>> Begin Provided data

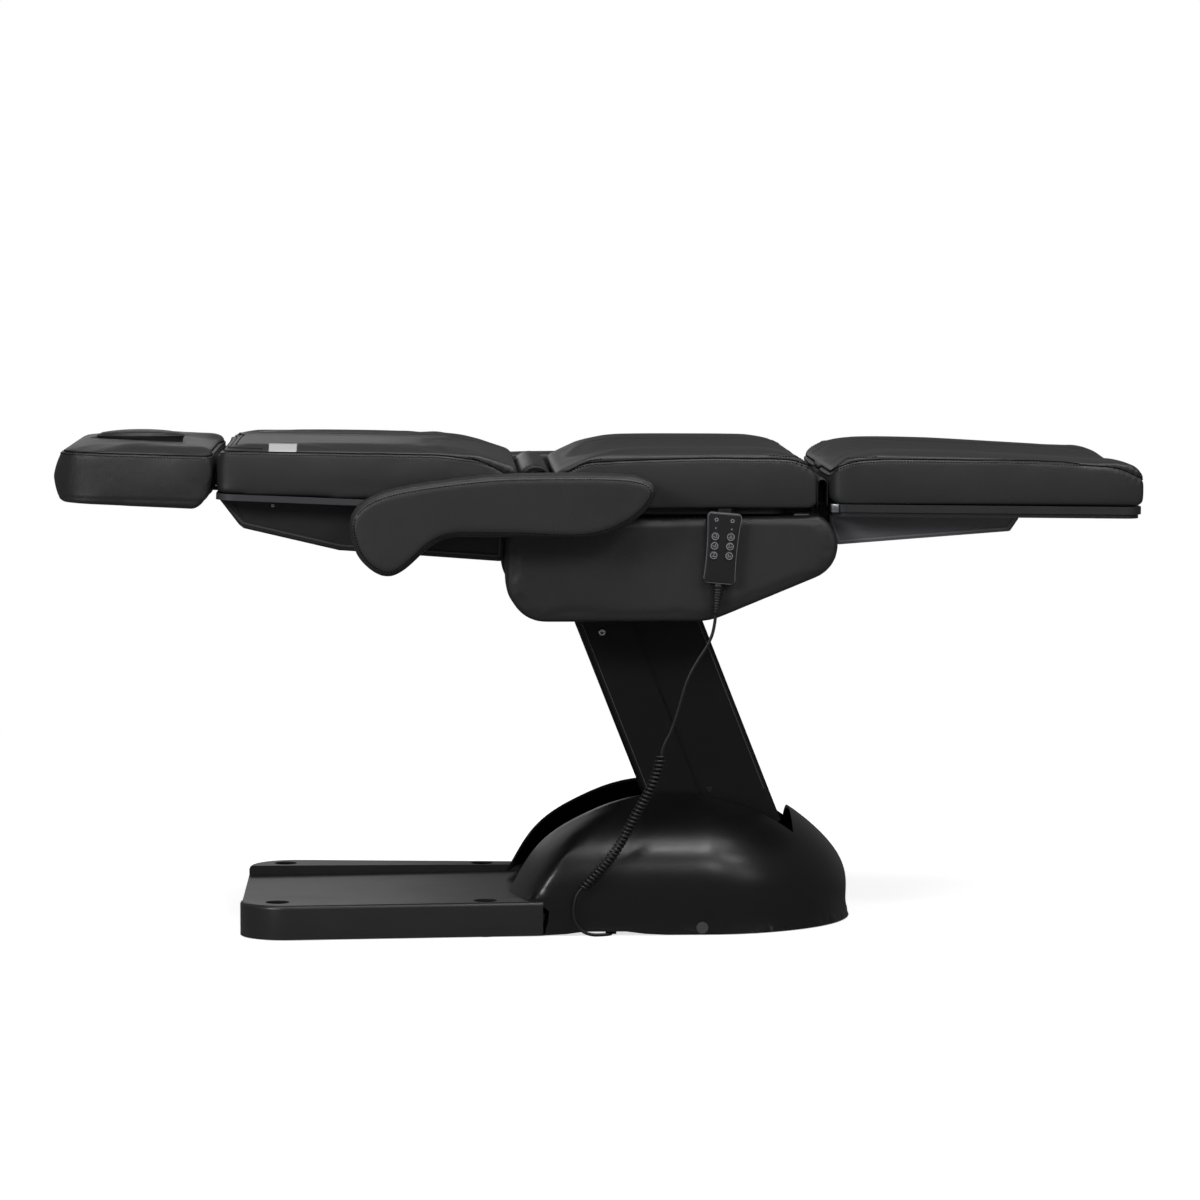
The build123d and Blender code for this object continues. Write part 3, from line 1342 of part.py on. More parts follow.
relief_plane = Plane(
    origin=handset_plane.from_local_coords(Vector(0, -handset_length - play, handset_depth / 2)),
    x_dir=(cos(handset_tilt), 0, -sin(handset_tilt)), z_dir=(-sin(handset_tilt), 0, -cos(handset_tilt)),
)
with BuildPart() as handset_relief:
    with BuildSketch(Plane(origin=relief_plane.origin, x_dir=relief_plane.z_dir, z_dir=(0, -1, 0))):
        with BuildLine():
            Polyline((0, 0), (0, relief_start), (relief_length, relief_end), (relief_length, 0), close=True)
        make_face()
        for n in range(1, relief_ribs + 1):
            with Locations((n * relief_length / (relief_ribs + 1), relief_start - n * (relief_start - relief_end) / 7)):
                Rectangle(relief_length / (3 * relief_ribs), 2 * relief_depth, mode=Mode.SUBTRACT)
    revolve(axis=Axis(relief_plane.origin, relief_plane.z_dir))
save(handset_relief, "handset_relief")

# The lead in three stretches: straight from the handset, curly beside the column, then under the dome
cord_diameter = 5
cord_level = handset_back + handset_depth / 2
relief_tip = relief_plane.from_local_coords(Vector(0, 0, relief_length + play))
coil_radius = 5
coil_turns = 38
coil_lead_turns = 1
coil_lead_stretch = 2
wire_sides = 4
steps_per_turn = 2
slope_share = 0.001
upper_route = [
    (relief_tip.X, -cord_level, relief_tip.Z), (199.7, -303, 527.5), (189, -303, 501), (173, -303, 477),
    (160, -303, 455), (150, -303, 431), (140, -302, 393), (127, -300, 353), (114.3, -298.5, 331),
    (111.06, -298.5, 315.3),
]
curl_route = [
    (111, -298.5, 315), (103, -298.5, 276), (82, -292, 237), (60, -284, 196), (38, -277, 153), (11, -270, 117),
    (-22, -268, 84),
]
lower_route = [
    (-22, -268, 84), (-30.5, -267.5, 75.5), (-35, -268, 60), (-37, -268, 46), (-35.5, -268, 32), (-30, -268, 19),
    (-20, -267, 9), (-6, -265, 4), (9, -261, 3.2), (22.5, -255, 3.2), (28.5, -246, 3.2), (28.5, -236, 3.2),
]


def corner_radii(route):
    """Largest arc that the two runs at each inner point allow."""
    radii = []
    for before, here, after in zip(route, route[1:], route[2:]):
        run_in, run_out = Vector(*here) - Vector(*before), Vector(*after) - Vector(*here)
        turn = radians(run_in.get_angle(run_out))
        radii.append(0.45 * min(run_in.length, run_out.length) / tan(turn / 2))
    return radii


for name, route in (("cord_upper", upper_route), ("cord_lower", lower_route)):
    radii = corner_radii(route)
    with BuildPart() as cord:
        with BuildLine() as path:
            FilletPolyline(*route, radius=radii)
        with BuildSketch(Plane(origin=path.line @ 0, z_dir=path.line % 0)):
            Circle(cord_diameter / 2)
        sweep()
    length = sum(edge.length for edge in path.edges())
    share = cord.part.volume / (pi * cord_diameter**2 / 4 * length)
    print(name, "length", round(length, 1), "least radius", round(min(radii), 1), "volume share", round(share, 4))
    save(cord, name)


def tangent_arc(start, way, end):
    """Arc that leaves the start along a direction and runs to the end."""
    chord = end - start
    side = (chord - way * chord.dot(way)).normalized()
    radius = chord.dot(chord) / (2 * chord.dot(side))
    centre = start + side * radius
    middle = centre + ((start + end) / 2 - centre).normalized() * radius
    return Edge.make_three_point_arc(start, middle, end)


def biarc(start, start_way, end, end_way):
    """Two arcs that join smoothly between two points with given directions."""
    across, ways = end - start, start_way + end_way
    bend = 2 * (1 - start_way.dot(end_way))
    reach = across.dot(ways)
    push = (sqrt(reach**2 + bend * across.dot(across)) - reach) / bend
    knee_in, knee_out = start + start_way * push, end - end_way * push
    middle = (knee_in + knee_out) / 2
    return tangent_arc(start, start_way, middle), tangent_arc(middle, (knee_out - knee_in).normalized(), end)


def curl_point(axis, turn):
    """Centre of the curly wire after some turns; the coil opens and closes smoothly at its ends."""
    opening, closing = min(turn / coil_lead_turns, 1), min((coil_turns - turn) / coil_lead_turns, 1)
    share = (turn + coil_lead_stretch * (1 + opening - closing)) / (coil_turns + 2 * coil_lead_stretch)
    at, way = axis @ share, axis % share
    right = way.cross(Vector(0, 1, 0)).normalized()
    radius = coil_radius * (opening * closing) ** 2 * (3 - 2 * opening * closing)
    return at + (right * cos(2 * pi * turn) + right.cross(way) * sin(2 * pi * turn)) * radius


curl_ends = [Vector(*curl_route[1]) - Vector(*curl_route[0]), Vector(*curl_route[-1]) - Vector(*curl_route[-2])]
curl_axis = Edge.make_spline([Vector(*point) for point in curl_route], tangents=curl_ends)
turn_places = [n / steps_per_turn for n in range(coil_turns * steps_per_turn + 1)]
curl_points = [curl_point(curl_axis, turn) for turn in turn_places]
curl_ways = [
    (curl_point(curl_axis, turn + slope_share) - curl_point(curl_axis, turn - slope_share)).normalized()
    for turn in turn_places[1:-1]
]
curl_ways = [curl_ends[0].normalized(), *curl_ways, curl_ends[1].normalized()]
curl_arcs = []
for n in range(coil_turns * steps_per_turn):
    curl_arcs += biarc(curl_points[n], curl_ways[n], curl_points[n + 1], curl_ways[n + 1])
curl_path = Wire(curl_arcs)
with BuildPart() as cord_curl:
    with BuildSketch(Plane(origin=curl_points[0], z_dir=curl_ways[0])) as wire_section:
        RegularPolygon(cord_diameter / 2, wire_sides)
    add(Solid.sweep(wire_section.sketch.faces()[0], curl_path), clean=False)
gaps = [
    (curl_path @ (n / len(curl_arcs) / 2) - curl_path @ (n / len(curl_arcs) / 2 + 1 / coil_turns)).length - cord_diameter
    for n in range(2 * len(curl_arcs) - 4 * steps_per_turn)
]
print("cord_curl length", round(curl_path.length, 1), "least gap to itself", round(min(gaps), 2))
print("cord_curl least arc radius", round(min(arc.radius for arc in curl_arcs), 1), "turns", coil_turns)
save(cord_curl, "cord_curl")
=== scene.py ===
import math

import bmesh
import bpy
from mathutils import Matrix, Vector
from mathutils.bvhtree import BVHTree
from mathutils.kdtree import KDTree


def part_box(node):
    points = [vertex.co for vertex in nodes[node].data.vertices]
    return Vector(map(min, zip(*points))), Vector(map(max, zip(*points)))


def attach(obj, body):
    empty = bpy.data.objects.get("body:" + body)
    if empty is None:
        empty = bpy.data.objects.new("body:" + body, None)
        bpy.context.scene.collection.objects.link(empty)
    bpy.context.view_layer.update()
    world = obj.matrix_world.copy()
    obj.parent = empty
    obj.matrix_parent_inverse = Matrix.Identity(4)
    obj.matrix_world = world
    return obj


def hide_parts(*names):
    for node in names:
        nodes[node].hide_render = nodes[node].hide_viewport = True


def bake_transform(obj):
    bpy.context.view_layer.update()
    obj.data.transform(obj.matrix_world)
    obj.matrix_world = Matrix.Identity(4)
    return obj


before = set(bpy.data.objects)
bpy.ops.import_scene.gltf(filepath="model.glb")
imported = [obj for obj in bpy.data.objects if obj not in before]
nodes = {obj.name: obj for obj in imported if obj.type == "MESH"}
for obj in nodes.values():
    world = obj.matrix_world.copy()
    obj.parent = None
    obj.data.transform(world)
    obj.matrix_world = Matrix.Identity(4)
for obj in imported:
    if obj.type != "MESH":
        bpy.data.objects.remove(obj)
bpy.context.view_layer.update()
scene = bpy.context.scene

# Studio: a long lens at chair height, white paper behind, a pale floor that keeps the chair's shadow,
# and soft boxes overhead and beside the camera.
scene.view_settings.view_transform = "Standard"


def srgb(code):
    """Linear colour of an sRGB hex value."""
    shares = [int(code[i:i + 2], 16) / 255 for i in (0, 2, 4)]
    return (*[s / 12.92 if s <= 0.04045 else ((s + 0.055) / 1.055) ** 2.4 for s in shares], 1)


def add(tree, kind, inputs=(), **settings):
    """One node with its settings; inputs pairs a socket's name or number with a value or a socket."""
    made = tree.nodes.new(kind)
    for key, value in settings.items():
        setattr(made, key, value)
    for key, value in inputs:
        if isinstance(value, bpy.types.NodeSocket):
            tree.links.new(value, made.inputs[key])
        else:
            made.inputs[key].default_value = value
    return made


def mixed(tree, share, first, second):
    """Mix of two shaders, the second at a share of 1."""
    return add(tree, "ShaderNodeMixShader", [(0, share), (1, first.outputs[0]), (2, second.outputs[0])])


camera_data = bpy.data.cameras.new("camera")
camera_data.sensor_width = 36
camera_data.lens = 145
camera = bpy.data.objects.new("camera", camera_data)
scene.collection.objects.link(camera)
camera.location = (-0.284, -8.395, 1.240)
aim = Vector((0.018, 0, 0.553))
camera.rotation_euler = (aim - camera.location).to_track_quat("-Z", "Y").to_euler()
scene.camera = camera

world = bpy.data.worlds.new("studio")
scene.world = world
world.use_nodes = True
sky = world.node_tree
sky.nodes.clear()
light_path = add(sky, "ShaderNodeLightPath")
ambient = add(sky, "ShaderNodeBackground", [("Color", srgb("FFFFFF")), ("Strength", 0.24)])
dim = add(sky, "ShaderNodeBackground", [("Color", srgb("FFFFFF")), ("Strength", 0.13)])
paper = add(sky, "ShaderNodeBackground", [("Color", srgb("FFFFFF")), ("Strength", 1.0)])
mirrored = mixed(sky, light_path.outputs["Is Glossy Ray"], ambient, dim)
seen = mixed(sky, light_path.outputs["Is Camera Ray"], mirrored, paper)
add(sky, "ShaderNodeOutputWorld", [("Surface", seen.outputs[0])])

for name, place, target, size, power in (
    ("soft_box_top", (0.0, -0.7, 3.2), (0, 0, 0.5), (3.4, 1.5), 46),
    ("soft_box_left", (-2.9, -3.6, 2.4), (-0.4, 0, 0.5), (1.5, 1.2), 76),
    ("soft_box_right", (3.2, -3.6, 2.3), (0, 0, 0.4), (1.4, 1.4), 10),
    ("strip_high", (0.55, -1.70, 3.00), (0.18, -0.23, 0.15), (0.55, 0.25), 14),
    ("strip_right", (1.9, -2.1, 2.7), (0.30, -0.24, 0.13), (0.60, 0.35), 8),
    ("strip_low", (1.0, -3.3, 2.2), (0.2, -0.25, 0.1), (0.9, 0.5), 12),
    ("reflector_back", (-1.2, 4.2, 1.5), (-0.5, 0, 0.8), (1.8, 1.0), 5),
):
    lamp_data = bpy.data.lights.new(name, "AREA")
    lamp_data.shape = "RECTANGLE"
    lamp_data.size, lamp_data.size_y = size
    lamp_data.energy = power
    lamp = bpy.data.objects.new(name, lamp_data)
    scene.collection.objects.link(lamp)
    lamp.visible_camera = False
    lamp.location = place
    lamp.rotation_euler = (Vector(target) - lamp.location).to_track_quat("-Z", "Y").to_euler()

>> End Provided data

## What to produce
Proceeding from the line containing "curl_axis = Edge.make_spline([Vector(*point)" through the line containing "for node in", transcribe the lines above exactly, both end lines included.

## Exercise solution
curl_axis = Edge.make_spline([Vector(*point) for point in curl_route], tangents=curl_ends)
turn_places = [n / steps_per_turn for n in range(coil_turns * steps_per_turn + 1)]
curl_points = [curl_point(curl_axis, turn) for turn in turn_places]
curl_ways = [
    (curl_point(curl_axis, turn + slope_share) - curl_point(curl_axis, turn - slope_share)).normalized()
    for turn in turn_places[1:-1]
]
curl_ways = [curl_ends[0].normalized(), *curl_ways, curl_ends[1].normalized()]
curl_arcs = []
for n in range(coil_turns * steps_per_turn):
    curl_arcs += biarc(curl_points[n], curl_ways[n], curl_points[n + 1], curl_ways[n + 1])
curl_path = Wire(curl_arcs)
with BuildPart() as cord_curl:
    with BuildSketch(Plane(origin=curl_points[0], z_dir=curl_ways[0])) as wire_section:
        RegularPolygon(cord_diameter / 2, wire_sides)
    add(Solid.sweep(wire_section.sketch.faces()[0], curl_path), clean=False)
gaps = [
    (curl_path @ (n / len(curl_arcs) / 2) - curl_path @ (n / len(curl_arcs) / 2 + 1 / coil_turns)).length - cord_diameter
    for n in range(2 * len(curl_arcs) - 4 * steps_per_turn)
]
print("cord_curl length", round(curl_path.length, 1), "least gap to itself", round(min(gaps), 2))
print("cord_curl least arc radius", round(min(arc.radius for arc in curl_arcs), 1), "turns", coil_turns)
save(cord_curl, "cord_curl")
=== scene.py ===
import math

import bmesh
import bpy
from mathutils import Matrix, Vector
from mathutils.bvhtree import BVHTree
from mathutils.kdtree import KDTree


def part_box(node):
    points = [vertex.co for vertex in nodes[node].data.vertices]
    return Vector(map(min, zip(*points))), Vector(map(max, zip(*points)))


def attach(obj, body):
    empty = bpy.data.objects.get("body:" + body)
    if empty is None:
        empty = bpy.data.objects.new("body:" + body, None)
        bpy.context.scene.collection.objects.link(empty)
    bpy.context.view_layer.update()
    world = obj.matrix_world.copy()
    obj.parent = empty
    obj.matrix_parent_inverse = Matrix.Identity(4)
    obj.matrix_world = world
    return obj


def hide_parts(*names):
    for node in names:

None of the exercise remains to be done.